December 12, 2004

A misattribution no longer to be put up with

[Guest post by Benjamin G. Zimmer]

Introduction: Ben Zimmer writes to me to point out that the old Churchill story about an editorial correction being dismissed as "nonsense up with which I will not put" is almost certainly a case of fake attribution. Famous people (especially famous men) tend to get notable sayings retrospectively misattributed to them. He makes a strong case that this is one such case. (I always thought the lack of documentation for this story in any serious works about Sir Winston was suspicious.) I decided to quote Ben's very interesting research (originally seen on alt.usage.english) in full for Language Log readers, as a guest post. Notice, as he goes on, the changing wording of the purported quotation. —Geoff Pullum

The earliest citation of the story that I've found so far in newspaper databases is from 1942, without any reference to Churchill:

The Wall Street Journal, 30 Sep 1942 ("Pepper and Salt"): When a memorandum passed round a certain Government department, one young pedant scribbled a postscript drawing attention to the fact that the sentence ended with a preposition, which caused the original writer to circulate another memorandum complaining that the anonymous postscript was "offensive impertinence, up with which I will not put." —The Strand Magazine.

Churchill often contributed to London's Strand Magazine, so it seems unlikely that the magazine would fail to identify the unnamed writer as Churchill if he were indeed the source of the story.
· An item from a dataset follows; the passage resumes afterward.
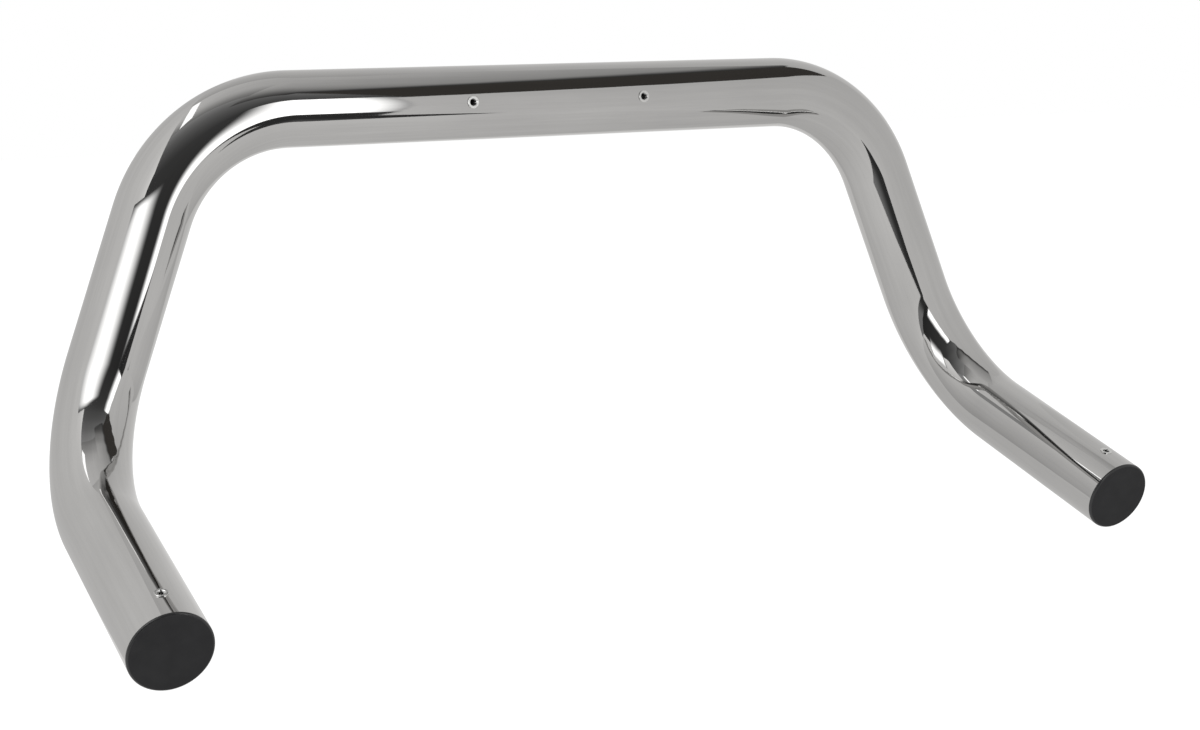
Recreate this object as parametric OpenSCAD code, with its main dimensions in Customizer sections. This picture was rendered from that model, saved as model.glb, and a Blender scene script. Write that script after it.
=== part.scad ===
// Front grille guard: a hoop of polished stainless tube, bent from one length, whose two ends
// kick out of the hoop's plane. Two threaded inserts sit in the crossbar and one near each
// end, and a ribbed plastic cap plugs each open end.
// Millimetres. X runs along the crossbar, +Z is up, and the ends point towards -Y and down.
// The origin lies midway between the two crossbar inserts, on the tube's surface.

/* [Tube] */
// Outside diameter of the tube
tube_d = 76.2; // [70:0.1:80]
// Wall thickness of the tube
tube_wall = 2; // [1.5:0.1:3]
// Radius of every bend, to the middle of the tube
bend_r = 152.4; // [130:0.1:200]

/* [Hoop] */
// Straight length of the crossbar between its two bends
crossbar_straight = 572; // [400:1:800]
// Straight length of each leg
leg_straight = 148; // [60:1:300]
// How far each leg splays outwards from vertical, in degrees
leg_splay = 21; // [5:1:35]

/* [Ends] */
// Straight length of each end
end_straight = 207; // [120:1:300]
// How far each end slopes below horizontal, in degrees
end_slope = 20; // [5:1:40]

/* [Inserts] */
// Distance between the two crossbar inserts
crossbar_insert_gap = 200; // [120:1:380]
// Distance from the end of the tube to the insert near it
end_insert_setback = 31; // [25:1:60]
// Diameter of the insert's bore, which is the tapping size of its thread
insert_bore_d = 6.8; // [5:0.1:6.8]
// Diameter of the insert's barrel, which fills the hole in the tube
insert_barrel_d = 11; // [10:0.1:11]
// Diameter of the insert's flange
insert_flange_d = 12.6; // [12:0.1:14]
// How far the flange's face stands above the tube
insert_flange_h = 0.8; // [0.6:0.1:1.5]

/* [End caps] */
// Diameter of the cap's flange, which covers the tube's edge
cap_flange_d = 76.2; // [76:0.1:82]
// Thickness of the cap's flange
cap_flange_t = 2.5; // [2.4:0.1:5]
// How far the cap's plug reaches into the tube
cap_plug_l = 15; // [10:0.5:16]

/* [Hidden] */
$fn = 96;
LEFT = -1;
RIGHT = 1;

// Tube
tube_r = tube_d / 2;
bore_r = tube_r - tube_wall;

// Bends. The kick turns the leg's heading onto the end's, so its turn and the roll before it
// follow from the splay and the slope, as does the roll from its plane to the end's top.
shoulder_turn = 90 - leg_splay;
kick_turn = acos(cos(leg_splay) * sin(end_slope));
kick_roll = acos(sin(leg_splay) * sin(end_slope) / sin(kick_turn));
end_roll = acos(cos(leg_splay) * cos(end_slope) / sin(kick_turn));
// Each bend laps the straights and is a hair thicker, so that they join cleanly at any angle
bend_lap = 0.5;
bend_swell = 0.01;

// Inserts: a flange outside the wall, a collapsed bulge that grips its inside, and a barrel
insert_l = 17;
insert_edge = 0.3;
insert_mouth_d = 8;
insert_bulge_d = 15;
insert_bulge_t = 3;
insert_seat_play = 0.02;
insert_hole_d = insert_barrel_d + 0.1;

// End caps: the ribs stop just short of the bore
cap_edge_r = 2.2;
cap_wall = 2.2;
cap_plug_r = bore_r - 1.6;
cap_rib_r = bore_r - 0.1;
cap_rib_t = 1.2;
cap_ribs = 3;
cap_rib_pitch = (cap_plug_l - 2) / cap_ribs;

// The right-hand half of the bar is one path from the crossbar's middle to the tube's end. Along
// it, Z is the tube's heading and X is the side that the next bend turns to.
module from_middle()
    translate([0, tube_r, 0]) rotate([0, 90, 0]) children();

module past_straight(length)
    translate([0, 0, length]) children();

module past_bend(turn)
    translate([bend_r, 0, 0]) rotate([0, turn, 0]) translate([-bend_r, 0, 0]) children();

module at_end()
    from_middle()
    past_straight(crossbar_straight / 2)
    past_bend(shoulder_turn)
    past_straight(leg_straight)
    rotate(-kick_roll)
    past_bend(kick_turn)
    past_straight(end_straight) children();

module on_side(side)
    mirror([side == LEFT ? 1 : 0, 0, 0]) children();

module tube_section(swell = 0) {
    difference() {
        circle(tube_r + swell);
        circle(bore_r - swell);
    }
}

// A straight length of tube, then its children
module straight_then(length) {
    linear_extrude(length) tube_section();
    past_straight(length) children();
}

// A ring of tube cut off square just past where the bend starts and ends, then its children
module bend_then(turn) {
    reach = 2 * (bend_r + tube_d);
    intersection() {
        translate([bend_r, 0, 0]) rotate([90, 0, 0])
            rotate_extrude() translate([bend_r, 0]) tube_section(bend_swell);
        translate([-tube_d, -tube_d, -bend_lap]) cube([reach, 2 * tube_d, reach]);
        past_bend(turn)
            translate([-tube_d, -tube_d, bend_lap - reach]) cube([reach, 2 * tube_d, reach]);
    }
    past_bend(turn) children();
}

module half_bar() {
    from_middle()
    straight_then(crossbar_straight / 2)
    bend_then(shoulder_turn)
    straight_then(leg_straight)
    rotate(-kick_roll)
    bend_then(kick_turn)
    straight_then(end_straight);
}

// Puts its children, whose Z axis is the thread's, at a crossbar insert
module at_crossbar_insert(side)
    on_side(side) translate([crossbar_insert_gap / 2, -insert_flange_h, 0])
        rotate([90, 0, 0]) children();

// Puts its children at the insert near one end
module at_end_insert(side)
    on_side(side) at_end() rotate(-end_roll)
        translate([tube_r + insert_flange_h, 0, -end_insert_setback])
            rotate([0, 90, 0]) children();

module insert_hole() {
    translate([0, 0, -insert_l]) cylinder(d = insert_hole_d, h = insert_l + 1);
}

module bent_tube() {
    color("lightgray") difference() {
        union() {
            on_side(LEFT) half_bar();
            on_side(RIGHT) half_bar();
        }
        for (side = [LEFT, RIGHT]) {
            at_crossbar_insert(side) insert_hole();
            at_end_insert(side) insert_hole();
        }
    }
}

// Everything within a radius of the tube's middle, seen from an insert, where it runs along X
module tube_core(r) {
    translate([-30, 0, -insert_flange_h - tube_r]) rotate([0, 90, 0]) cylinder(r = r, h = 60);
}

// Half section of the flange and the barrel, with the flange's face at height 0
module insert_section() {
    bore = insert_bore_d / 2;
    mouth = insert_mouth_d / 2;
    barrel = insert_barrel_d / 2;
    flange = insert_flange_d / 2;
    flange_low = -insert_flange_h - 1;
    polygon([
        [mouth, 0],
        [flange - insert_edge, 0],
        [flange, -insert_edge],
        [flange, flange_low],
        [barrel, flange_low],
        [barrel, -insert_l],
        [bore, -insert_l],
        [bore, bore - mouth]
    ]);
}

// The flange is cut to the curve of the tube's outside, and the bulge to that of its inside
module insert() {
    difference() {
        rotate_extrude() insert_section();
        difference() {
            tube_core(tube_r + insert_seat_play);
            translate([0, 0, -insert_l - 1]) cylinder(d = insert_barrel_d, h = insert_l + 2);
        }
    }
    intersection() {
        translate([0, 0, -insert_flange_h - tube_wall - insert_bulge_t]) difference() {
            cylinder(d = insert_bulge_d, h = insert_bulge_t);
            translate([0, 0, -1])
                cylinder(d = insert_barrel_d - 0.5, h = insert_bulge_t + 2);
        }
        tube_core(bore_r - insert_seat_play);
    }
}

module crossbar_insert(side) {
    color("silver") at_crossbar_insert(side) insert();
}

module end_insert(side) {
    color("silver") at_end_insert(side) insert();
}

// Half section of a cap, with the tube's edge at height 0 and the flange above it
module cap_section() {
    flange_r = cap_flange_d / 2;
    difference() {
        union() {
            square([flange_r - cap_edge_r, cap_flange_t]);
            square([flange_r, cap_flange_t - cap_edge_r]);
            translate([flange_r - cap_edge_r, cap_flange_t - cap_edge_r]) intersection() {
                circle(cap_edge_r);
                square(cap_edge_r);
            }
            translate([0, -cap_plug_l]) square([cap_plug_r, cap_plug_l + 0.5]);
            for (rib = [1 : cap_ribs])
                translate([cap_plug_r - 0.5, -rib * cap_rib_pitch])
                    square([cap_rib_r - cap_plug_r + 0.5, cap_rib_t]);
        }
        translate([-1, -cap_plug_l - 1]) square([cap_plug_r - cap_wall + 1, cap_plug_l + 1]);
    }
}

module end_cap(side) {
    color("black") on_side(side) at_end() rotate_extrude() cap_section();
}

bent_tube();
end_cap(LEFT);  // end_cap_left
end_cap(RIGHT);  // end_cap_right
crossbar_insert(LEFT);  // crossbar_insert_left
crossbar_insert(RIGHT);  // crossbar_insert_right
end_insert(LEFT);  // end_insert_left
end_insert(RIGHT);  // end_insert_right
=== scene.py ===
"""Looks of the front grille guard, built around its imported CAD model. Metres, in the CAD's frame:
X runs along the crossbar, +Z is up, and the ends point towards -Y and down."""

import math
from collections import namedtuple

import bpy
import numpy as np
from mathutils import Euler, Matrix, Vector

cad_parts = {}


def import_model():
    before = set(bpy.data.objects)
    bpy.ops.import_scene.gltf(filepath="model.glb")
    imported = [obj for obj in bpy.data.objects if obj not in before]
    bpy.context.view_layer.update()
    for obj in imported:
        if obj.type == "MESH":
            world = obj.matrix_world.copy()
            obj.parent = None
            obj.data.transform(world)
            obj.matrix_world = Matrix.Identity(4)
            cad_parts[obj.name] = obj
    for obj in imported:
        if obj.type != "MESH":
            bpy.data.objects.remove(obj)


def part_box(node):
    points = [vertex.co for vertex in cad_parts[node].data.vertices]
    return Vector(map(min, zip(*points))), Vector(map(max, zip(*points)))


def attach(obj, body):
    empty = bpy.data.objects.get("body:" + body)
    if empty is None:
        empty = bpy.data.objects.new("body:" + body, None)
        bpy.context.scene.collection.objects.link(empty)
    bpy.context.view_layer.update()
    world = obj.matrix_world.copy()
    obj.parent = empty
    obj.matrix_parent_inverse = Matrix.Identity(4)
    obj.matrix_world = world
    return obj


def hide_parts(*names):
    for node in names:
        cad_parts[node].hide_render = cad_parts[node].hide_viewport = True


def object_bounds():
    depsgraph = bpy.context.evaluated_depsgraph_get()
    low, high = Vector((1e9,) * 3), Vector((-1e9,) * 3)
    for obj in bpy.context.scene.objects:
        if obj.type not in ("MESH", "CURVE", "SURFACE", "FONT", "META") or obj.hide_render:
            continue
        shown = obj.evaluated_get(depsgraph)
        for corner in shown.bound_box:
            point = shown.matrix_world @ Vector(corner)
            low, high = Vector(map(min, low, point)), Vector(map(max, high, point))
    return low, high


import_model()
cad_low, cad_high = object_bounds()

# Tube: the crossbar's middle is at height 0, so the tube's radius is its highest point
TUBE_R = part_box("bent_tube")[1].z
WALL = 0.002
BORE_R = TUBE_R - WALL
BEND_R = 0.1524
CROSSBAR_STRAIGHT = 0.572
LEG_STRAIGHT = 0.148
END_STRAIGHT = 0.207
LEG_SPLAY = math.radians(21)
END_SLOPE = math.radians(20)

# The kick turns the leg's heading onto the end's, which gives its turn and the roll before it
SHOULDER_TURN = math.radians(90) - LEG_SPLAY
KICK_TURN = math.acos(math.cos(LEG_SPLAY) * math.sin(END_SLOPE))
KICK_ROLL = math.acos(math.sin(LEG_SPLAY) * math.sin(END_SLOPE) / math.sin(KICK_TURN))
END_ROLL = math.acos(math.cos(LEG_SPLAY) * math.cos(END_SLOPE) / math.sin(KICK_TURN))

# Inserts: threaded steel bushes, pressed into holes in the tube
INSERT_GAP = 0.2
INSERT_SETBACK = 0.031
INSERT_L = 0.017
INSERT_BORE_R = 0.0034
INSERT_MOUTH_R = 0.004
INSERT_BARREL_R = 0.0055
INSERT_FLANGE_R = 0.0063
INSERT_FLANGE_H = 0.0008
INSERT_BULGE_R = 0.0075
INSERT_BULGE_T = 0.003
INSERT_EDGE = 0.0003
INSERT_STEPS = 64
HOLE_GAP = 0.00005
HOLE_R = INSERT_BARREL_R + HOLE_GAP
THREAD_PITCH = 0.00125
THREAD_DEPTH = 0.0006
THREAD_ROWS = 8  # rings of points to each turn of the thread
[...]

Attributions to Churchill only began to surface well after the war's end. The usual source of the Churchill attribution is Sir Ernest Gowers' Plain Words (1948):

( http://www.ourcivilisation.com/smartboard/shop/gowerse/chap9.htm) It is said that Mr. Winston Churchill once made this marginal comment against a sentence that clumsily avoided a prepositional ending: "This is the sort of English up with which I will not put".
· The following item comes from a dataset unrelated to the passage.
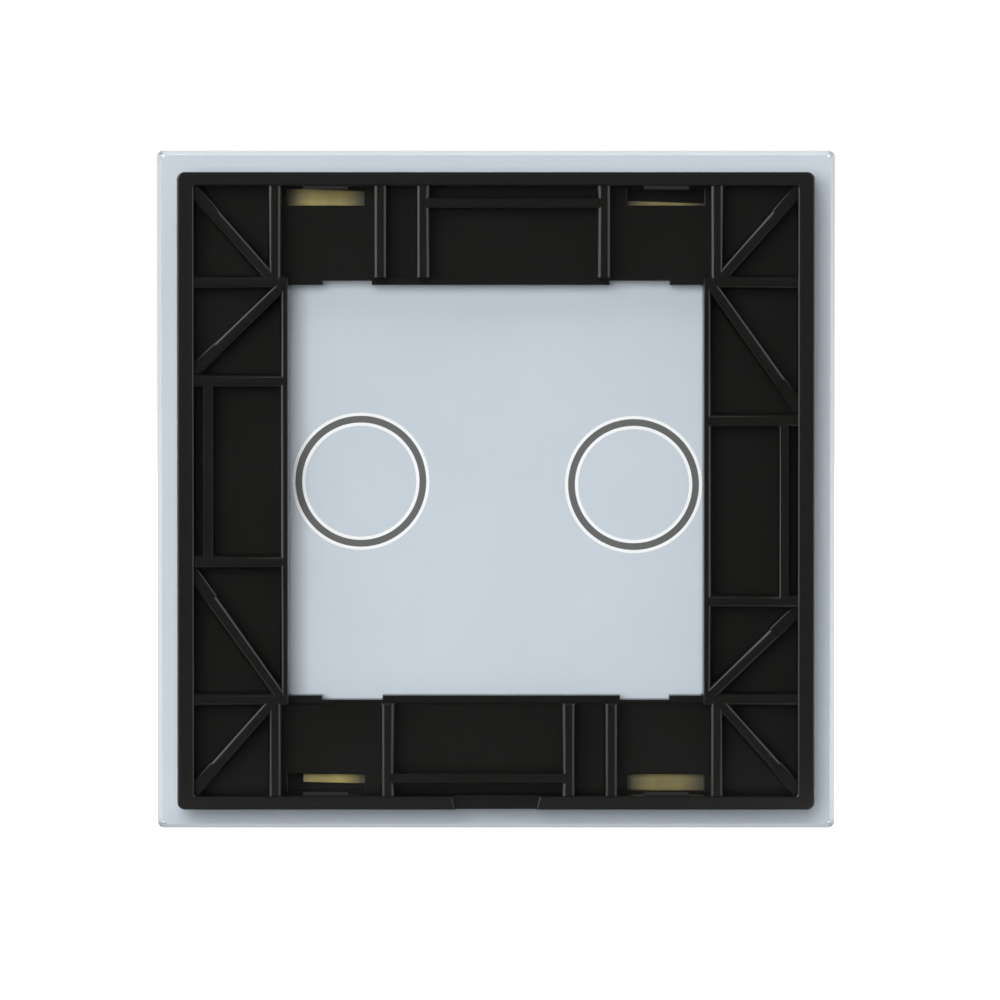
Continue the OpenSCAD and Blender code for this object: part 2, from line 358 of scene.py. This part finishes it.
def rounding(edge):
    """How wide an edge of the moulding is rounded: only outer edges that lie level, by their depth.

    The edges across a rib, at its ends and steps, stay sharp, as do those of the lip that end under
    a rib. The edges over the window's sides and those of the ribs along the clip slots are nearly
    sharp.
    """
    depth, other_depth = (-corner.co.y for corner in edge.verts)
    inner_or_flat = edge.calc_face_angle_signed(0) < SHARP_TURN
    if inner_or_flat or depth < UNDERSIDE_DEPTH or not near(depth, other_depth):
        return 0
    if near(depth, RIM_DEPTH):
        return RIM_ROUND
    if near(depth, LOW_END_DEPTH):
        return LOW_END_ROUND
    if near(depth, RIB_DEPTH):
        if near(edge.calc_length(), RIB_WIDTH):
            return 0
        nearly_sharp = lies_along(edge, (WINDOW_SIDE, *SLOT_RIB_SIDES))
        return SMALL_ROUND if nearly_sharp else RIB_ROUND
    spokes = [spoke for corner in edge.verts for spoke in corner.link_edges]
    under_rib = any(near(-end.co.y, RIB_DEPTH) for spoke in spokes for end in spoke.verts)
    return 0 if under_rib else SMALL_ROUND


def make_moulding(material):
    """The carrier frame's own shape with its edges rounded."""
    shape = bmesh.new()
    shape.from_mesh(nodes["carrier_frame"].data)
    bmesh.ops.remove_doubles(shape, verts=shape.verts, dist=SAME_CORNER)
    bmesh.ops.dissolve_limit(shape, angle_limit=FLAT_TURN, verts=shape.verts, edges=shape.edges)
    # An edge's weight is its share of the widest rounding
    weights = shape.edges.layers.float.new("bevel_weight_edge")
    for edge in shape.edges:
        edge[weights] = rounding(edge) / RIB_ROUND
    mesh = bpy.data.meshes.new("moulded_frame")
    shape.to_mesh(mesh)
    frame_piece = bpy.data.objects.new("moulded_frame", mesh)
    scene.collection.objects.link(frame_piece)
    bevel = frame_piece.modifiers.new("rounding", "BEVEL")
    bevel.width = RIB_ROUND
    bevel.segments = ROUNDING_STEPS
    bevel.limit_method = "WEIGHT"
    bevel.use_clamp_overlap = False
    # The rounded shape is read back, so that its sharp edges can be marked
    rounded = frame_piece.evaluated_get(bpy.context.evaluated_depsgraph_get())
    shape.clear()
    shape.from_mesh(rounded.to_mesh())
    for face in shape.faces:
        face.smooth = True
    for edge in shape.edges:
        edge.smooth = abs(edge.calc_face_angle_signed(0)) < SHARP_TURN
    frame_piece.modifiers.clear()
    shape.to_mesh(mesh)
    shape.free()
    mesh.materials.append(material)
    shade = frame_piece.modifiers.new("shading", "WEIGHTED_NORMAL")
    shade.keep_sharp = True
    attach(frame_piece, "root")
    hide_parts("carrier_frame")


make_moulding(moulded_plastic())


# Stage, lamps and camera

# Each lamp's name, place, width and height, radiance, and the kinds of ray that see it
LAMPS = (
    ("front_fill", (-0.24, -1.5, 0.20), (0.7, 0.7), 12.2, ("diffuse", "glass")),
    ("top_fill", (-0.1, -0.45, 0.85), (0.8, 0.5), 1.9, ("diffuse", "glass")),
    ("left_panel", (-0.85, -0.28, 0.40), (2.2, 1.2), 2.6, ("glossy", "glass")),
    ("right_panel", (0.88, -0.28, 0.35), (2.2, 1.3), 1.5, ("glossy", "glass")),
    ("touch_side", (0.5, 1.2, 0.9), (0.8, 0.8), 13.0, ("diffuse",)),
)


def background_share(tree, behind):
    """1 for the rays that show the white background: reflections show it only behind the object."""
    path = tree.nodes.new("ShaderNodeLightPath")
    direct = math_node(tree, "MAXIMUM", path.outputs["Is Camera Ray"], path.outputs["Is Transmission Ray"])
    mirrored = math_node(tree, "MULTIPLY", path.outputs["Is Glossy Ray"], behind)
    return math_node(tree, "MAXIMUM", direct, mirrored)


def white_stage_material():
    """Grey to the lamps, with a glow that makes it white where it is seen."""
    grey, glow_level = 0.5, 0.9
    # Reflections show more and more of the glow as Y rises from the first place to the second
    mirrored_from, mirrored_fully = 0, 0.3
    material, tree, out = new_material("white_floor")
    diffuse = tree.nodes.new("ShaderNodeBsdfDiffuse")
    diffuse.inputs["Color"].default_value = (grey, grey, grey, 1)
    glow = tree.nodes.new("ShaderNodeEmission")
    behind = ramp(tree, position(tree)["Y"], 0, 1, mirrored_from, mirrored_fully)
    level = math_node(tree, "MULTIPLY", background_share(tree, behind), glow_level)
    link(tree, level, glow.inputs["Strength"])
    both = tree.nodes.new("ShaderNodeAddShader")
    link(tree, diffuse.outputs["BSDF"], both.inputs[0])
    link(tree, glow.outputs["Emission"], both.inputs[1])
    link(tree, both.outputs["Shader"], out.inputs["Surface"])
    return material


def make_floor():
    """The floor ends a little before the object, so that the dark plastic doesn't mirror it."""
    side, front, back = 3.0, -0.05, 3.0
    level = cad_low.z
    mesh = bpy.data.meshes.new("floor")
    corners = [(-side, front, level), (side, front, level), (side, back, level), (-side, back, level)]
    mesh.from_pydata(corners, [], [(0, 1, 2, 3)])
    floor = bpy.data.objects.new("floor", mesh)
    floor.data.materials.append(white_stage_material())
    scene.collection.objects.link(floor)


def make_world():
    """White behind the object and wherever it is seen directly, and otherwise a dim studio."""
    dim, white = 0.06, 1.0
    # The studio turns from dim to white as a direction's Y rises from the first value to the second
    dim_until, white_from = -0.1, 0.5
    world = bpy.data.worlds.new("studio")
    world.use_nodes = True
    tree = world.node_tree
    tree.nodes.clear()
    out = tree.nodes.new("ShaderNodeOutputWorld")
    behind = ramp(tree, position(tree, "Generated")["Y"], 0, 1, dim_until, white_from)
    studio = ramp(tree, behind, dim, white, 0, 1)
    strength = math_node(tree, "MAXIMUM", studio, background_share(tree, behind))
    sky = tree.nodes.new("ShaderNodeBackground")
    sky.inputs["Color"].default_value = (1, 1, 1, 1)
    link(tree, strength, sky.inputs["Strength"])
    link(tree, sky.outputs["Background"], out.inputs["Surface"])
    scene.world = world


def aim(piece, place, target):
    """Puts a lamp or camera at a place and turns it towards its target."""
    piece.location = place
    piece.rotation_mode = "QUATERNION"
    piece.rotation_quaternion = (Vector(target) - Vector(place)).to_track_quat("-Z", "Y")


def softbox(name, place, size, radiance, seen_by):
    """An area lamp aimed at the object. At a radiance of 1 its own face would just look white.

    Only the kinds of ray in seen_by see it: diffuse, glossy, or glass for those that pass through.
    """
    width, height = size
    data = bpy.data.lights.new(name, "AREA")
    data.shape = "RECTANGLE"
    data.size = width
    data.size_y = height
    data.energy = radiance * math.pi * width * height
    lamp = bpy.data.objects.new(name, data)
    scene.collection.objects.link(lamp)
    aim(lamp, place, (0, 0, 0))
    lamp.visible_camera = False
    lamp.visible_diffuse = "diffuse" in seen_by
    lamp.visible_glossy = "glossy" in seen_by
    lamp.visible_transmission = "glass" in seen_by


def make_camera():
    """The photograph's view: from straight behind, a degree and a half above, through a long lens.

    The lens gives 8.47 pixels for each millimetre at the back of the glass.
    """
    distance = 1.0
    elevation = math.radians(1.55)
    target = Vector((0.48 * MM, 0, -1.22 * MM))
    back = Vector((0, -math.cos(elevation), math.sin(elevation)))
    data = bpy.data.cameras.new("camera")
    data.lens = 304.9
    data.sensor_width = 36
    data.clip_start = 0.01
    data.clip_end = 20
    camera = bpy.data.objects.new("camera", data)
    scene.collection.objects.link(camera)
    aim(camera, target + back * distance, target)
    scene.camera = camera


make_floor()
make_world()
for lamp in LAMPS:
    softbox(*lamp)
make_camera()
Though Gowers is typically the only source cited for the attribution (as in The Oxford Dictionary of Quotations and The Oxford Companion to the English Language), the Churchill story was circulating in 1948 in various forms. Here is the earliest reference I've found:

'Up With Which I Will Not Put' Is Latest Winston Churchillism Portland (Maine) Press Herald, 20 Mar 1948 London March 19 (UP) -- Another Churchillism has been read into the record -- "up with which I will not put." Thursday night in the House of Commons, Glenvil Hall, financial secretary to the treasury, made a plea for clearer English. He cited as an example of Winston Churchill's "forceful if not always grammatical English" this marginal notation that the wartime Prime Minister scribbled on a document: "This is nonsense up with which I will not put."

This same wire story appeared later in March '48 in another newspaper — the Daily Gleaner of Kingston, Jamaica — so clearly the anecdote was traveling far and wide. By December of that year, a more embellished version was circulating:

The Wall Street Journal, 9 Dec 1948 ("Pepper and Salt") The carping critic who can criticize the inartistic angle of the firemen's hose while they are attempting to put out the fire, has his counterpart in a nameless individual in the British Foreign Office who once found fault with a projected speech by Winston Churchill. It was in the most tragic days of World War II, when the life of Britain, nay, of all Europe, hung in the balance. Churchill prepared a highly important speech to deliver in Parliament, and, as a matter of custom, submitted an advanced draft to the Foreign Office for comment. Back came the speech with no word save a notation that one of the sentences ended with a preposition, and an indication where the error should be eliminated. To this suggestion, the Prime Minister replied with the following note: "This is the type of arrant pedantry up with which I will not put."

Over the following years, other variations circulated in the newspapers, all featuring Churchill. (By the time a reader inquired after the Churchill anecdote in The New York Times's "Queries and Answers" section in 1951, "countless readers" sent in versions of the story, but none had an authoritative citation.) Some later versions feature an officious book editor rather than a Foreign Office clerk. (A review of the variations can be found at: http://www.wsu.edu/~brians/errors/churchill.html.)

Further research into the Churchill attribution would require searching the House of Commons archives to track down exactly what Glenvil Hall said in March 1948. I'm guessing he embellished the story along the lines of later attested versions. It appears, however, that the anecdote emerged during WWII featuring a generic memorandum writer, and only after the war did the story get attached to Churchill (as so many other anecdotes have).